The contention of the defendant that the plaintiff was shown to have been guilty of contributory negligence which should have prevented his recovery, we find to be also without merit. Whether the plaintiff knew, or ought to have known, of the defective qualities of the appliances with which he and his fellow-employees were furnished to do the particular thing out of the doing of which his injuries arose, was a question of fact for the trial court to determine from the nature and obviousness of the alleged defects, and also from the more or less limited opportunity of the plaintiff to observe them and to appreciate their dangers arising out of his brief time of employment and previous nonuse of these particular appliances; and with its determination of this question of fact in plaintiff's favor we cannot interfere.
This accident occurred after the enactment of the so-called Roseberry Act, relieving employees of the defense of assumption of risk and negligence of their fellow-employees; and hence these defenses were not available to the defendant in this action.

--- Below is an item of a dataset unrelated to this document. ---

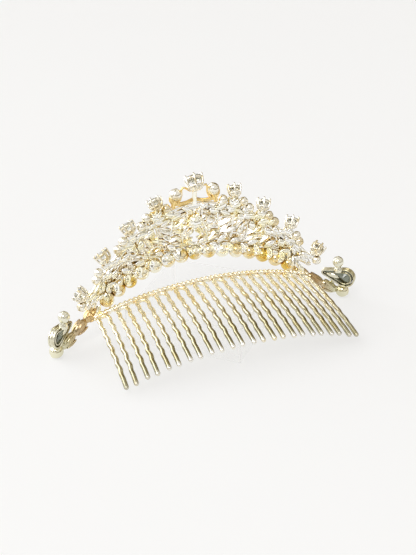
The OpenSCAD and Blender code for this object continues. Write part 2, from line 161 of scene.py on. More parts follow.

The final contention of the appellant is that the award of damages by the trial court was excessive. The sum awarded as damages to the plaintiff was $11,310.05. At the time of his injuries the plaintiff was thirty-two years of age, in sound condition both physically and mentally, and with an earning capacity of $85 a month. As a result of the accident both his mental and physical condition are seriously and probably permanently impaired, to such an extent that he may never again be able to undergo any productive physical or mental exertion. The trial court seems, in making up its estimate of the amount of the plaintiff's compensation for these injuries, to have taken into account his life expectancy, and to have also made use of the methods of arriving at a proper measure of damages adopted under the so-called Workmen's Compensation Act. We cannot see that the use of those methods of arriving at a just admeasurement of damages by the trial court was not entirely legitimate, or that the result *Page 337 thus arrived at was either excessive or unjust, there being no contention that the mind of the trial judge was affected either by passion or prejudice in arriving at the amount specified as the sum which the plaintiff was entitled to recover. This being so, the amount of the judgment will not be disturbed.
In so far as the motion for a new trial was based upon newly discovered evidence supported by affidavits, it does not seem to be contended in the briefs of counsel for the appellant or upon oral argument that the trial court erred in refusing to grant said motion upon that ground. It will not, therefore, be considered upon appeal.
The judgment and order are affirmed.
Lennon, P. J., and Kerrigan, J., concurred.
A petition for a rehearing of this cause was denied by the district court of appeal on January 13, 1917, and a petition to have the cause heard in the supreme court, after judgment in the district court of appeal, was denied by the supreme court on February 12, 1917.